In our preparation for Christmas we came face to face with our own failures and sinfulness, and visualized ourselves as the good thief, not asking for what we deserve, but instead asking for love and forgiveness. More than anything else, it is in our humble awareness of our failures - that qualifies us for God’s love and forgiveness.
As critical thinkers, we know that our lives are an imperfect model of God’s perfect love. We hesitate to offer ourselves as an example, especially in a small town, where everyone thinks they know everyone else’s business.

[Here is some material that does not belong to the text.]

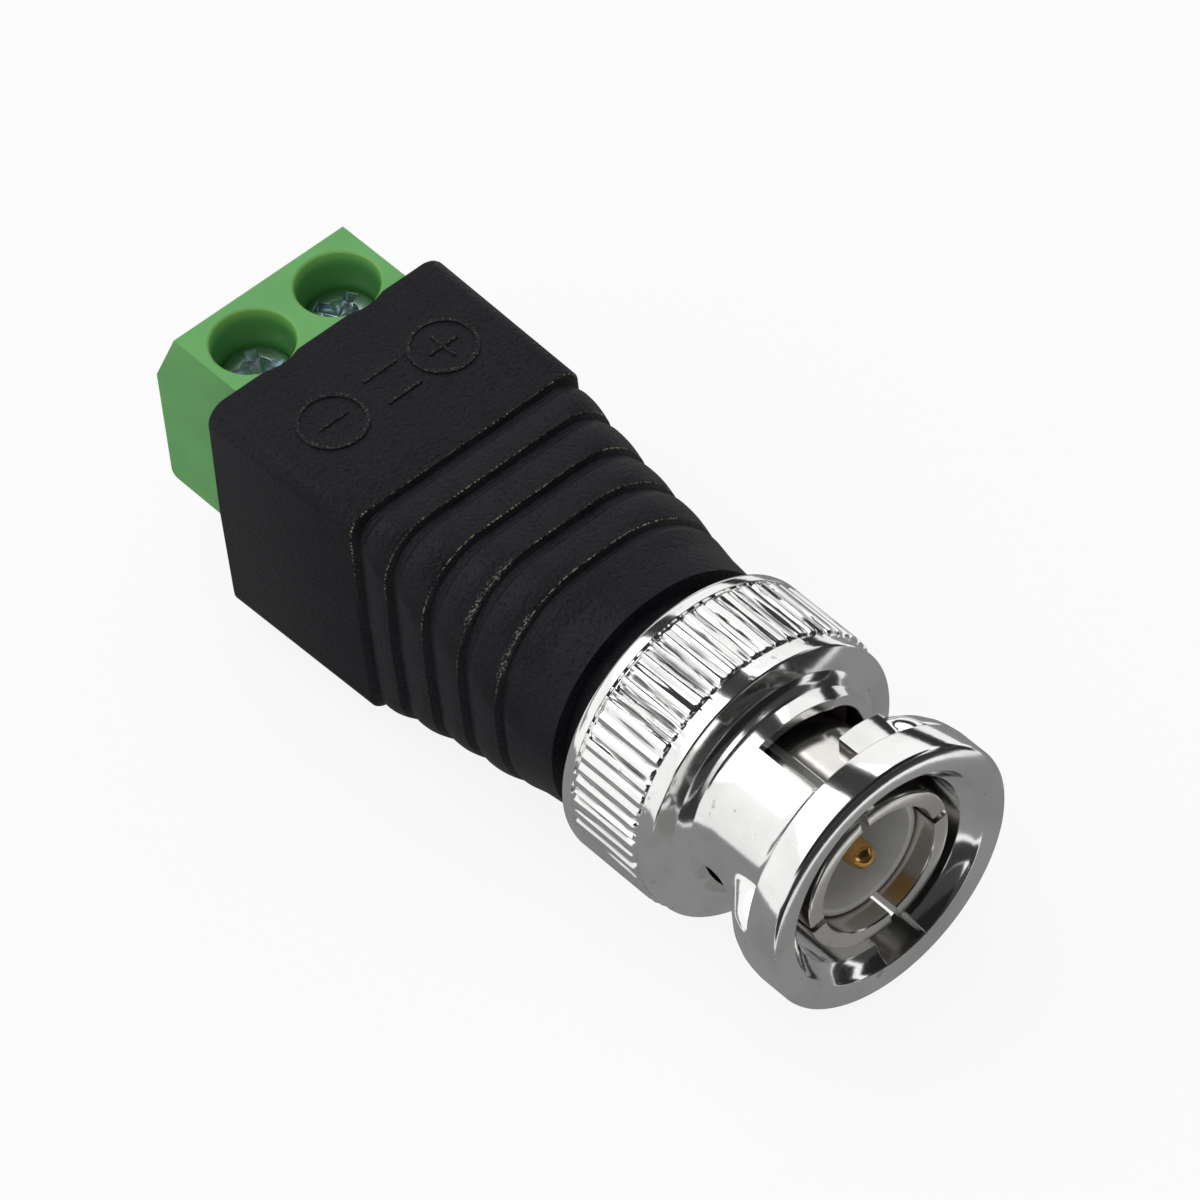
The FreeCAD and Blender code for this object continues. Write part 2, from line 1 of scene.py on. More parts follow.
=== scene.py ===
import bpy
import bmesh
import math
import random
from mathutils import Matrix, Vector


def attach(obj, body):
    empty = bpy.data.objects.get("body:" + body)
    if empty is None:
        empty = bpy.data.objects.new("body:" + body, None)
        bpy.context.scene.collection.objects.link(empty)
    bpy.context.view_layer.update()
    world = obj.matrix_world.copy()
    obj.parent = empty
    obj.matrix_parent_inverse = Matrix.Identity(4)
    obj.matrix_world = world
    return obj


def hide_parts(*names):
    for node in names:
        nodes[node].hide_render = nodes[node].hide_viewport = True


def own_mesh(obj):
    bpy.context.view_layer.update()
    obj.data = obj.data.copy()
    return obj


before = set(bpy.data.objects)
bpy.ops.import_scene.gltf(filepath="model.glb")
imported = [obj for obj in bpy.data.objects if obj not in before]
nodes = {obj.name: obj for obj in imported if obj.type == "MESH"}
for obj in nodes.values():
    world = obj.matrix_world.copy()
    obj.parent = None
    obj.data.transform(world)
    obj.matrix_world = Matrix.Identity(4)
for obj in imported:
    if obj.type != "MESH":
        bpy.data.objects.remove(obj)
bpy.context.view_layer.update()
scene = bpy.context.scene
print("frame loaded:", len(nodes), "nodes")


def addNode(tree, kind, settings=None, out=0, **inputs):  # i0, i1 and so on are sockets by number
    node = tree.nodes.new(kind)
    for key, value in (settings or {}).items():
        setattr(node, key, value)
    for key, value in inputs.items():
        slot = node.inputs[int(key[1:]) if key[1:].isdigit() else key.replace("_", " ")]
        if isinstance(value, Value):
            tree.links.new(value.out, slot)
        else:
            slot.default_value = value
    return Value(tree, node.outputs[out]) if node.outputs else None


class Value:  # a socket that takes part in sums
    def __init__(self, tree, out):
        self.tree = tree
        self.out = out

    def math(self, operation, *args):
        sockets = {"i%d" % number: arg for number, arg in enumerate(args)}
        return addNode(self.tree, "ShaderNodeMath", {"operation": operation}, **sockets)

    def __add__(self, other):
        return self.math("ADD", self, other)

    def __radd__(self, other):
        return self.math("ADD", other, self)

    def __sub__(self, other):
        return self.math("SUBTRACT", self, other)

    def __rsub__(self, other):
        return self.math("SUBTRACT", other, self)

    def __mul__(self, other):
        return self.math("MULTIPLY", self, other)

    def __pow__(self, other):
        return self.math("POWER", self, other)

    def __abs__(self):
        return self.math("ABSOLUTE", self)

    def least(self, other):
        return self.math("MINIMUM", self, other)

    def most(self, other):
        return self.math("MAXIMUM", self, other)

    def over(self, low, high):  # 0 below low, 1 above high
        return addNode(self.tree, "ShaderNodeMapRange", {"interpolation_type": "SMOOTHSTEP"}, Value=self,
                       From_Min=low, From_Max=high)


class Finish:
    def __init__(self, name, **constants):
        self.material = bpy.data.materials.new(name)
        self.material.use_nodes = True
        self.tree = self.material.node_tree
        self.shader = self.tree.nodes["Principled BSDF"]
        for key, value in constants.items():
            self.shader.inputs[key.replace("_", " ")].default_value = value
        self.coords = self.add("ShaderNodeTexCoord", out="Object")

    def add(self, kind, settings=None, out=0, **inputs):
        return addNode(self.tree, kind, settings, out, **inputs)

    def axes(self):  # x, y and z in mm
        return [self.add("ShaderNodeSeparateXYZ", out=i, Vector=self.coords) * 1000.0 for i in range(3)]

    def noise(self, scale, detail=3.0, stretch=(1, 1, 1), rough=0.5):
        place = self.add("ShaderNodeMapping", Vector=self.coords, Scale=stretch)
        return self.add("ShaderNodeTexNoise", Vector=place, Scale=scale, Detail=detail, Roughness=rough)

    def blend(self, mask, low, high):
        return self.add("ShaderNodeMix", {"data_type": "RGBA"}, out=2, i0=mask, i6=low, i7=high)

    def bump(self, height, distance, strength=1.0, normal=None):
        more = {"Normal": normal} if normal else {}
        return self.add("ShaderNodeBump", Height=height, Distance=distance, Strength=strength, **more)

    def feed(self, **values):
        for key, value in values.items():
            self.tree.links.new(value.out, self.shader.inputs[key.replace("_", " ")])
        return self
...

But the truth that is exposed today, is that we can cheerfully claim to represent God’s love, because we are not alone. God is with us. The presence of the all-powerful God is expressed in perfect love, that chose to dwell among the imperfect in the world. We step forward, not because our lives can pass inspection, but because the name Jesus means, “God Saves,” and Emmanuel means “God with Us.”
In our humility, and in our confession of sin, we are rewarded with the peace of Christ; we are gifted with abundant blessings to share; we are compelled by our joyful acceptance of forgiveness, to share with other sinners. There is no need to let sin isolate us from the community and the presence of God. The coming of Christ to Creation, first as the infant Jesus; and then when the time is complete, as the redeeming Savior; makes the whole Creation a sacred place, and blesses everything and everyone that is in it.
Confident that God is with us, we can preach and teach love and forgiveness, even as we stand with those who need forgiveness. Confident that God is with us, we can recognize and share blessings, even as those who depend on blessings. Confident that God is with us, we continue our praise and singing, even with tired and imperfect voices. Amen.